TEMPO.CO, Malang - Sebanyak 79 warga Jawa Timur bergabung dengan Negara Islam Irak dan Suriah (ISIS). Sebanyak 12 di antaranya berasal dari Malang Raya (Kota Malang, Kabupaten Malang, dan Kota Batu). Selebihnya tersebar di sejumlah daerah.
“Data tersebut berasal dari laporan intelijen,” kata Kepala Kepolisian Daerah Jawa Timur Inspektur Jenderal Anas Yusuf dalam Rapat Koordinasi Pimpinan Daerah se-Jawa Timur di Gelanggang Olahraga Ken Arok, Malang, Selasa, 7 Maret 2015.
Mereka yang bergabung dengan ISIS berasal dari satu kelompok yang sama. Mereka terpengaruh Abu Jandal alias Salim Mubarok At Tamimi yang merekrut mereka bergabung dengan ISIS.
Tiga orang di antara mereka merupakan terduga pendukung ISIS asal Malang yang ditangkap Detasemen Khusus 88 Antiteror. Ketiganya, Abdul Hakim, Helmi Alamudin, dan Achmad Junaedi, telah diserahkan ke markas besar Kepolisian. Mereka tengah menjalani pemeriksaan.
Untuk itu, seluruh camat, kepala kepolisian sektor, dan komandan Koramil yang hadir dalam rapat diharapkan berkoordinasi untuk mengawasi warganya. Mencegah mereka bergabung dengan ISIS. Upaya cegah dini, katanya, harus dilakukan lantaran sangat sulit mendeteksi mereka ke luar negeri. “Harus diantisipasi, sulit mendeteksi mereka,” ujar Anas.

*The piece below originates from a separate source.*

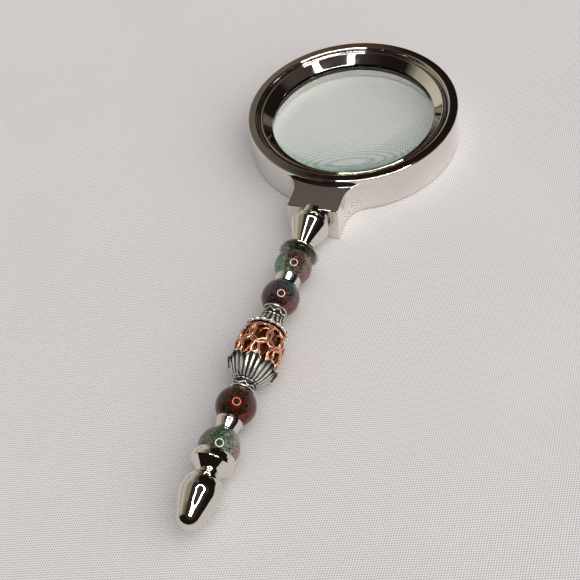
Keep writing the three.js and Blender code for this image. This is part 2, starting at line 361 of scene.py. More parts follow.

Warga Jawa Timur, katanya, diiming-imingi mendapat uang US$ 500-1.000. Namun janji gaji besar hanyalah omong kosong. Mereka yang pulang dari Suriah tak mendapat uang. Adapun sejumlah warga Lamongan yang dipulangkan dari Turki dan hendak bergabung dengan ISIS akan terus diawasi.
Dalam penjelasannya, Anas juga memutarkan video Abu Jandal yang menebar ancaman kepada polisi, TNI, dan Banser NU. Abu Jandal merekrut warga yang tengah diterpa persoalan keuangan dengan iming-iming uang besar. “Orang di video inilah yang merekrut mengajak bergabung dengan ISIS,” ujar Anas.
Sementara itu, Gubernur Soekarwo menegaskan telah menerapkan segala upaya untuk menangkal ISIS. Salah satunya melibatkan Kepala Desa, Babinsa dari unsur TNI dan Babinkamtibmas dari unsur polisi untuk menangkal ISIS sejak dini. “Trisula gabungan aparat sipil negara, polisi dan tentara menjadi intelijen untuk mencegah dini berbagai isu strategis,” katanya.